As David Berlind recently pointed out in his piece Is Microsoft considering acquisition of Red Hat? Microsoft could see Red Hat's acquisition as a nice way to undermine IBM, but might not consider that a sufficient reason to do it.  That, of course, is Microsoft's perspective, but what about Red Hat's? This is a company, remember, that wants to be Microsoft and, like Microsoft, makes its living packaging and selling other people's ideas.

From Red Hat's perspective this could be a marriage made in heaven -- offering both a defense against the two greatest strategic threats it faces and a graceful way for key players to fold their tents and steal away into the night.

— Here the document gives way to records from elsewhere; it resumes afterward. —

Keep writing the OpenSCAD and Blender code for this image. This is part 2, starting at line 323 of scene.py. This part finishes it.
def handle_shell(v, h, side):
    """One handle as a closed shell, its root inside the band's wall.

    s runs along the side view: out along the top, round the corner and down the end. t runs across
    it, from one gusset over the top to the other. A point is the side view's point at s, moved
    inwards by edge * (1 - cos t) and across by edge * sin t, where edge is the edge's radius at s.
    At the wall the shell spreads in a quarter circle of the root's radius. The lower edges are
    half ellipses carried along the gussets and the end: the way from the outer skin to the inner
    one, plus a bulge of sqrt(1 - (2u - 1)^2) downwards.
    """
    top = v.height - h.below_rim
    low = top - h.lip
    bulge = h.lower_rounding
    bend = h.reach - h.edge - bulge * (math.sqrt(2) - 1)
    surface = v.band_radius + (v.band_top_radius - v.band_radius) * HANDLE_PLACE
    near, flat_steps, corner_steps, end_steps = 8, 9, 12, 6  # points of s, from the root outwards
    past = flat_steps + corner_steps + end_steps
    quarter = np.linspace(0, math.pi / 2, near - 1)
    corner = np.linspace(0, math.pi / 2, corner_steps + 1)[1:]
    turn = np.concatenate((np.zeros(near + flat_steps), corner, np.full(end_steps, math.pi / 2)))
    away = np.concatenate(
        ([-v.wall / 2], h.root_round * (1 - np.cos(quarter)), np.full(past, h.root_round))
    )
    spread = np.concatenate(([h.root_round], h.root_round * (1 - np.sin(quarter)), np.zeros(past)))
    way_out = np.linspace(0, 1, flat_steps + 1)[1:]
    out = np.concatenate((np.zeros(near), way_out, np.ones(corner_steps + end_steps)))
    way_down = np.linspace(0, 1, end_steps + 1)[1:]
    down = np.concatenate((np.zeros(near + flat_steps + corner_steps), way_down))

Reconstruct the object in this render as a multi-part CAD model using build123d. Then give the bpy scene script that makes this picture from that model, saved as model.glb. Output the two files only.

The biggest threat Red Hat faces right now is that IBM could settle with SCO and then release its own Linux along with workstations and servers based on the Cell processor. With SuSe essentially out of the picture, Linspire in a world by itself, and Debian not getting the press it deserves, such a move by IBM would leave Red Hat with nowhere to go except a suicidal head-to-head competition with Microsoft in the x86 marketplace. Given that Cell outperforms x86 by an order of magnitude and doesn't have the security weaknesses built into the x86, this would leave them fighting to hold an ever decreasing share of a shrinking market.

The second most important threat facing them is that an IBM Linux on Cell offering gives the Linux and general open source communities an opportunity to rebel against Red Hat's pretense of selling support with free licenses rather than licenses with free support. Since that's the fundamental underpinning for Red Hat's business model, taking it away would obliterate the company.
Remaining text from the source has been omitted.